1Stanford University, Palo Alto, CA, USA.

2Beth Israel Deaconess Medical Center, Harvard Medical School, Boston, MA, USA.

Expert opinion

“Given the growing number of data sets of diverse modalities, algorithms that enable the integration of such data are of high value. The authors developed MARIO to perform this difficult task. They applied it to integrate CyTOF, CITE-seq and CODEX datasets in several scenarios spanning healthy unperturbed cells, stimulated cells and specimens from patients with COVID-19, as well as across species, and show several metrics comparing MARIO to previously published methods.” Karin Pelka, Gladstone Institutes, San Francisco, CA, USA.

Behind the paper

The two lead authors of this paper, Bokai Zhu and Shuxiao Chen, have been close friends since college, where they took statistics and biology classes together.

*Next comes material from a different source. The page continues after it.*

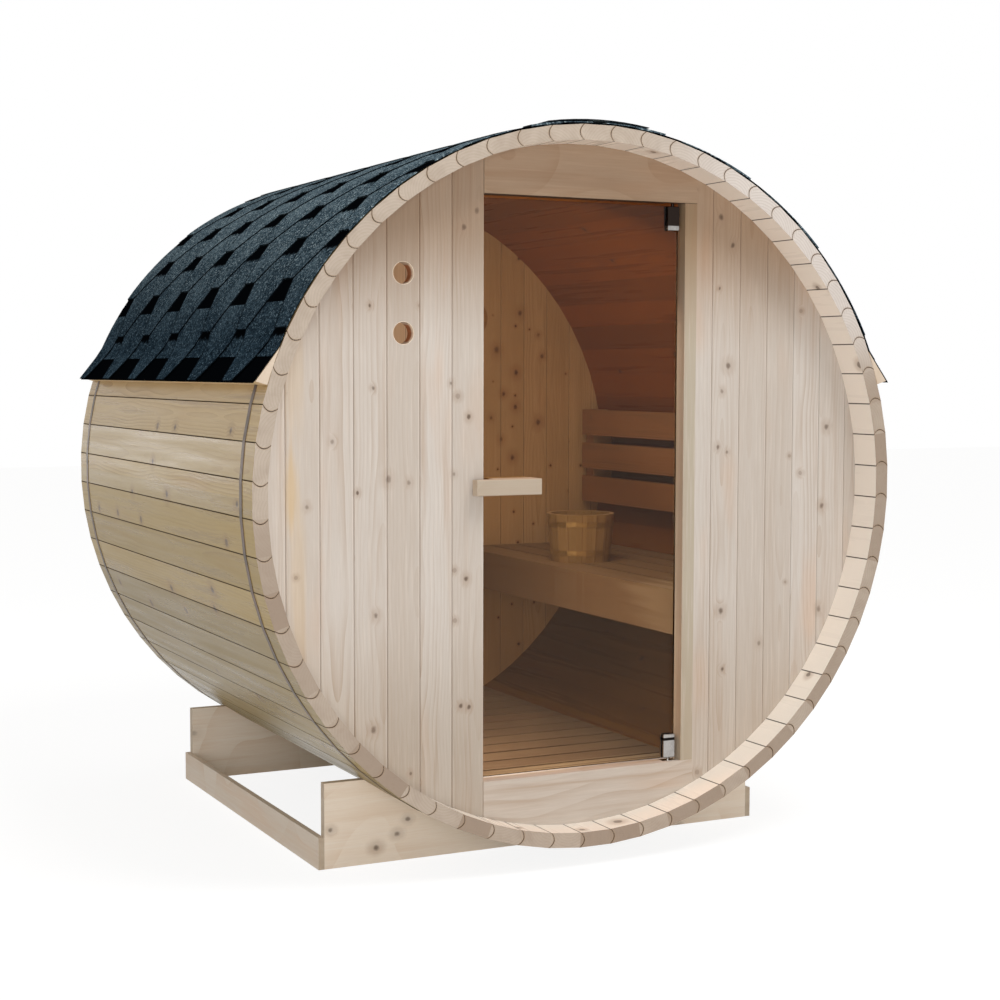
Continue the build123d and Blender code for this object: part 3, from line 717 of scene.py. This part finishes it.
chromeLook = {
    "tone": colour(172, 168, 164), "other": colour(146, 142, 138), "line": colour(200, 198, 194),
    # darker between these heights
    "zones": ((1.7125, 1.80, colour(46, 38, 34)), (0.2905, 0.2990, colour(30, 26, 24))),
    "brush": (1, 1, 0.12), "scale": 900.0, "metallic": 1.0, "smooth": 0.12, "rough": 0.3, "bump": 0.06,
}
bandLook = {
    "tone": colour(104, 84, 72), "other": colour(80, 70, 56), "line": colour(142, 122, 108),
    "brush": (0.15, 1, 0.15), "scale": 320.0, "metallic": 0.5, "smooth": 0.35, "rough": 0.6, "bump": 0.15,
}
hoopLook = {
    "tone": colour(184, 164, 124), "other": colour(160, 140, 104), "line": colour(204, 184, 146),
    "brush": (1, 1, 0.2), "scale": 300.0, "metallic": 0.5, "smooth": 0.35, "rough": 0.55, "bump": 0.1,
}
dial = {
    "centre": (0.375, 0.715, 1.499),
    "rimFrom": 0.050,
    "rimTo": 0.056,
    "pale": colour(214, 184, 140),
    "ring": colour(176, 138, 94),
    "rim": colour(150, 112, 74),
}


def turnedDial():
    # a turned wooden disc: fine lathe rings about its centre
    material, tree, shader = newMaterial("turnedDial")
    x, y, z = splitVector(tree, objectPlace(tree))
    level = joinVector(tree, x, dial["centre"][1], z)
    out = vectorCalc(tree, "DISTANCE", level, dial["centre"])
    lathe = noise(tree, joinVector(tree, out, 0.0, 0.0), 900.0, 2.0)
    grain = noise(tree, joinVector(tree, times(tree, x, 0.1), y, z), 260.0)
    tone = blend(tree, ramp(tree, grain, 0.4, 0.7), dial["pale"], dial["ring"])
    tone = blend(tree, ramp(tree, lathe, 0.45, 0.7, 0.0, 0.3), tone, dial["rim"])
    tone = blend(tree, ramp(tree, out, dial["rimFrom"], dial["rimTo"], 0.0, 0.6), tone, dial["rim"])
    paint(tree, shader, tone, ramp(tree, grain, 0.3, 0.7, 0.5, 0.62))
    addBump(tree, shader, lathe, 0.3, 0.0006)
    return material


finishes += [
    (bronzeGlass(), ["door_glass"]),
    (metal("clampChrome", chromeLook), ["pivot_clamps", "pivot_plates", "handle_bolts"]),
    (metal("bandSteel", bandLook), ["steel_band_front", "steel_band_back", "band_bolts"]),
    (metal("hoopBrass", hoopLook), ["pail_hoops"]),
    (turnedDial(), ["wall_dial"]),
]
print("glass, metal and dial mixed")


# shingles

shingle = {
    "pitch": 0.300,         # from one opening between tabs to the next
    "tabs": 9,              # in the sheet that is cut to each course
    "courses": 8,
    "exposure": 8.7,        # degrees about the barrel, from one course to the next
    "step": 2.175,          # degrees from row to row of a sheet's faces
    "rows": 9,
    "topWidth": 0.072,      # opening at its top
    "frontLean": (0.0, -0.018, -0.036, -0.053, -0.070),   # the opening's front side, top to bottom
    "backLean": (0.0, 0.012, 0.030, 0.054, 0.080),
    "thickness": 0.0018,
    "buttLift": 0.0070,     # outer face above the lining at the lower edge, and how it falls from there
    "buttFall": 0.0026,
    "lapLift": 0.0044,      # the same under the next course
    "lapFall": 0.00192,
    "bandLow": 0.232,       # where the felt's dark band begins, up from a course's lower edge
    "rowShift": 0.155,      # from one course to the next
    "firstOpening": 0.002,  # of the lowest course, from the front end
    "lowestNotch": 25.74,   # degrees above level of the lowest course's notch tops
    "ridgeGap": 0.02,       # where the sheets stop, from the ridge
    "eaveTurn": 22.8,       # where the batten begins
    "eaveFlat": 0.1103,     # how far the lowest course lies flat on it
}
batten = {
    "edge": (0.8785, 0.3693),           # its top, x and height from the barrel's axis
    "run": (0.609, 0, -0.793),          # down its face
    "outward": (0.793, 0, 0.609),
}
feltLook = {
    "tone": colour(98, 120, 132), "light": colour(142, 164, 174), "dark": colour(30, 41, 50),
    "fleck": colour(176, 194, 200), "black": colour(5, 7, 10), "rain": colour(140, 154, 166),
    "grainScale": 300.0, "patchScale": 7.0, "clumpScale": 130.0,
    "rainHeights": (1.80, 1.36), "edgeWidths": (0.006, 0.016), "edgeDepth": 0.9, "bandWander": 0.035,
}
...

Among their many initially naive discussions was the idea of comparing organs and tissues across species with a statistically rigorous method. After graduating from Cornell University, they parted ways to undertake their PhD training on different US coasts. Fortuitously, they were reunited several years later and applied their complementary expertise to address some of those early ideas. This work led to the development of MARIO, a step towards realization of their initial dream. Bokai and Shuxiao are grateful for this enjoyable collaborative experience and sincerely hope that the tool they created can be helpful to the cell biology field. B.Z.

From the editor

“MARIO is a method to integrate single-cell proteomics datasets by leveraging both shared and unique features of cell types. We expect that MARIO will serve as a useful and enabling methodology to assess complex protein expression data at a high level.” Madhura Mukhopadhyay, Senior Editor, Nature Methods.